(Bloomberg) -- House Speaker Nancy Pelosi pledged to pass a $550 trillion infrastructure bill this week and avoid a U.S. government shutdown, setting up an intense legislative effort to keep President Joe Biden’s economic agenda on track.
“We will bring the bill tomorrow for consideration,” Pelosi said on ABC’s “This Week” on Sunday. “But you know I’m never bringing a bill to the floor that doesn’t have the votes,” she said, adding that she wouldn’t set “an arbitrary date.”
While the timeline signals that a Monday target for passing the bill in the House might slip, Pelosi projected confidence that Democrats will overcome divisions and also pass a bigger, separate bill with tax and spending priorities from child care to climate protection -- though with a lower headline number than $3.5 trillion.
Pelosi declined to lay down precise timing for the bigger bill, which is the focus of competing demands by Democratic moderates and progressives. The House Budget Committee advanced a draft version of the bill on Saturday for a possible floor vote this week, but Pelosi said further negotiations on the package lie ahead, “especially in terms of addressing the climate crisis.”
It also “seems self-evident” that the headline amount will be lower than initially envisaged the $3.5 trillion, she said.
Congressional Democrats are using a fast-track budget process to push the economic package through the Senate, bypassing Republicans. The Budget Committee had to assemble 13 component parts of the bill reported out of policy committees this month -- the last step before a floor vote.

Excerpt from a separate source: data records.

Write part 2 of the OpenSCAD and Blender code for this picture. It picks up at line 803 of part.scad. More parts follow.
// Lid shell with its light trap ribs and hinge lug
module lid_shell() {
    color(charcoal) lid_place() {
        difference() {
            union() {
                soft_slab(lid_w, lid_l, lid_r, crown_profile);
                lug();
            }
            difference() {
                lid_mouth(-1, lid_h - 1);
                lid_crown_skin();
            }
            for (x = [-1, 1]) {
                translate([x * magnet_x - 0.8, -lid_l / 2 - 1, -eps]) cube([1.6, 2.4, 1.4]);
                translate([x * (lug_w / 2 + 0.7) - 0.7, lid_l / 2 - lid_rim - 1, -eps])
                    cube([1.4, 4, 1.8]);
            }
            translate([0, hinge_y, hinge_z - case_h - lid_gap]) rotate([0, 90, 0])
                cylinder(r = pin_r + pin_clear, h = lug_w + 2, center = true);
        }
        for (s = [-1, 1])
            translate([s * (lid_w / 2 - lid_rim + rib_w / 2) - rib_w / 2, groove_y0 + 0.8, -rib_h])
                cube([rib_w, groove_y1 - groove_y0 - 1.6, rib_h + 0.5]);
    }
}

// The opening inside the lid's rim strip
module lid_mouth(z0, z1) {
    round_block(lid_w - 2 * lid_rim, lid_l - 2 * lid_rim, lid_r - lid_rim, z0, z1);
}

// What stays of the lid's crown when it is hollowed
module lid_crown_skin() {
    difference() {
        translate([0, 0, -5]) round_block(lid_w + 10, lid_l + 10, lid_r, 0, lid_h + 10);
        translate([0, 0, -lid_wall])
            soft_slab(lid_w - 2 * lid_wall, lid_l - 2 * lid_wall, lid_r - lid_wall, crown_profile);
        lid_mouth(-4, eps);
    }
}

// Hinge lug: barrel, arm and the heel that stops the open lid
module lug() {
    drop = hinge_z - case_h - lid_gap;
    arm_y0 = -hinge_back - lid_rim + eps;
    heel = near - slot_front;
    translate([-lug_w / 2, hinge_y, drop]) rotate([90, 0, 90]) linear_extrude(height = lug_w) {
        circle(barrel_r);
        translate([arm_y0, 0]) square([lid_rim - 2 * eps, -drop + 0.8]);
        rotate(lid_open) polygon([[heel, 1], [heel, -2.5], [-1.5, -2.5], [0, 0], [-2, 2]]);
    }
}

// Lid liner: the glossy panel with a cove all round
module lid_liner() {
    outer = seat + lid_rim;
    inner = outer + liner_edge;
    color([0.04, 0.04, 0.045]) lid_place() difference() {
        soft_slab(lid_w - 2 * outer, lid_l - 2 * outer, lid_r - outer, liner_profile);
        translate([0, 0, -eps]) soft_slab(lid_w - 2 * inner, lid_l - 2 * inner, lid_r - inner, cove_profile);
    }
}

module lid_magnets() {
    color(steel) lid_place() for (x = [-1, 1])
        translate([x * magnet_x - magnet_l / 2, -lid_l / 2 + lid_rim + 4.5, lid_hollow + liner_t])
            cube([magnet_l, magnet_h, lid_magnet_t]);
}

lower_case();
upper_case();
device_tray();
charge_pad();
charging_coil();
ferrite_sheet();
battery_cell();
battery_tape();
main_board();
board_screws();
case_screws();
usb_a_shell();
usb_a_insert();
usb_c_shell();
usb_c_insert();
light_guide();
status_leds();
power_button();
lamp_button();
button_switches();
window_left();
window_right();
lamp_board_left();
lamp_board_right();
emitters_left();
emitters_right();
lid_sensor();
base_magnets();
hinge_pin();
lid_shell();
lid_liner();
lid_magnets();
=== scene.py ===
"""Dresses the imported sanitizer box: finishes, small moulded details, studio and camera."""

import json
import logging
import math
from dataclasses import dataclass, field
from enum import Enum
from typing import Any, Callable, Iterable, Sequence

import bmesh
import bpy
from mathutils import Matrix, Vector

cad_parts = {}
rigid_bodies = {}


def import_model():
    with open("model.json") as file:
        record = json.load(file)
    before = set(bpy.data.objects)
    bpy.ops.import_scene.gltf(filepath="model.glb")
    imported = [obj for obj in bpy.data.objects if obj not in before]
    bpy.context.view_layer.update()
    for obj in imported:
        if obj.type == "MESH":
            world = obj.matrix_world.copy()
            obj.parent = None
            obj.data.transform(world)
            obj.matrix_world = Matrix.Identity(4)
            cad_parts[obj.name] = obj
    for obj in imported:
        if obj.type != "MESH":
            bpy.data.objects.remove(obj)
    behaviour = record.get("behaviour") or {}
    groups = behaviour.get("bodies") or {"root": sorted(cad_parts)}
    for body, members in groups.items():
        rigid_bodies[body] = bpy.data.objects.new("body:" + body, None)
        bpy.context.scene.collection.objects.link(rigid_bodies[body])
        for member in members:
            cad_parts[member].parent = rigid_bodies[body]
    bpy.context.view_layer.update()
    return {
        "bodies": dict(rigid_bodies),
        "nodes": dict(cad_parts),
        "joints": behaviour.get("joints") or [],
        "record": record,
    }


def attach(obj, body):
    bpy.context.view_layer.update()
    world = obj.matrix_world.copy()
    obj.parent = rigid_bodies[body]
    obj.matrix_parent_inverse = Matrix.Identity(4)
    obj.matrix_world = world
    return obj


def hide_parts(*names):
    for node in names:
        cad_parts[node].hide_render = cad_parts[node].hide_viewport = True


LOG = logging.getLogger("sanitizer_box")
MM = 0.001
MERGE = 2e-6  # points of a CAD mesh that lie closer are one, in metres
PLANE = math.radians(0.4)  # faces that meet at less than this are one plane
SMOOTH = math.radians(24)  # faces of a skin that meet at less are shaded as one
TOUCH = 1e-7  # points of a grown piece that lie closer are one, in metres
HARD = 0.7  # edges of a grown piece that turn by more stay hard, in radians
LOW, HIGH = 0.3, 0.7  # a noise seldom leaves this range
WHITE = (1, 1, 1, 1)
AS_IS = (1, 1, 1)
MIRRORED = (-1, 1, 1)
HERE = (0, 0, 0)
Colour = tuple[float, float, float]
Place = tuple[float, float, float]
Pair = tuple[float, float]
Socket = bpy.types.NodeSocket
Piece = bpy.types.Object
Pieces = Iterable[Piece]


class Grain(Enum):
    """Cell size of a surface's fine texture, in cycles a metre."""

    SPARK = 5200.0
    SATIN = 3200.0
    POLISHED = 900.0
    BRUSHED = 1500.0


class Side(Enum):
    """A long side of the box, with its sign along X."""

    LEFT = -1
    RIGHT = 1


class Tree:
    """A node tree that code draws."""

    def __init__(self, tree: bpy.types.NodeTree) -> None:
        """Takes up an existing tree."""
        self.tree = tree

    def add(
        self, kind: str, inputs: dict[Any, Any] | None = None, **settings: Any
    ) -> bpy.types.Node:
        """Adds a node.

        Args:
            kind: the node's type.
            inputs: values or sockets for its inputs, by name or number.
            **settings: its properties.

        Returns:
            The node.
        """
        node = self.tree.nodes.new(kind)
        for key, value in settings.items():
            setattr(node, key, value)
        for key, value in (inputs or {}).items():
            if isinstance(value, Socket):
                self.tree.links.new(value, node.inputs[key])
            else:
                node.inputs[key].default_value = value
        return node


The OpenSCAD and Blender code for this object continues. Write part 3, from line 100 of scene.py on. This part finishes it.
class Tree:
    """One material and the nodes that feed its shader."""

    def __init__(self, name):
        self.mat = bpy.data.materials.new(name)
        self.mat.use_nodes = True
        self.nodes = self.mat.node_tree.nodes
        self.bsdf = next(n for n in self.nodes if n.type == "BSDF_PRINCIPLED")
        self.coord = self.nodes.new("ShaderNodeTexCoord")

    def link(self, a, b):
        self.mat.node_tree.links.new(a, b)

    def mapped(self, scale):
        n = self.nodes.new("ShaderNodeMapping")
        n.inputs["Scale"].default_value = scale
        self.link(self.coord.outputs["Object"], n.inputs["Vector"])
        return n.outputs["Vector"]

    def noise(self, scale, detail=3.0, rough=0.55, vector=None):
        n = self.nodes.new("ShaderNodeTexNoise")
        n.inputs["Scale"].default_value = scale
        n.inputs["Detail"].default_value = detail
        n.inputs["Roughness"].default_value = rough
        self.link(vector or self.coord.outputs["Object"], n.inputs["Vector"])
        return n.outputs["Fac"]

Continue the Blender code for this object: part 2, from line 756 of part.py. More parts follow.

Also on Congress’s agenda is avoiding a federal government shutdown looming at the end of the month and a potential default on U.S. government obligations in the weeks ahead.
The Senate is expected to vote this week to take up a House-passed stopgap funding bill that includes a suspension of the debt ceiling, though Republican opposition is likely to block its consideration.
Pelosi said she’s still hopeful for enough Republicans to find “some level of responsibility” and join in raising the debt limit. “We want this to be bipartisan,” she said.
At the same time, she said: “We need to make sure we keep government open -- and we will.”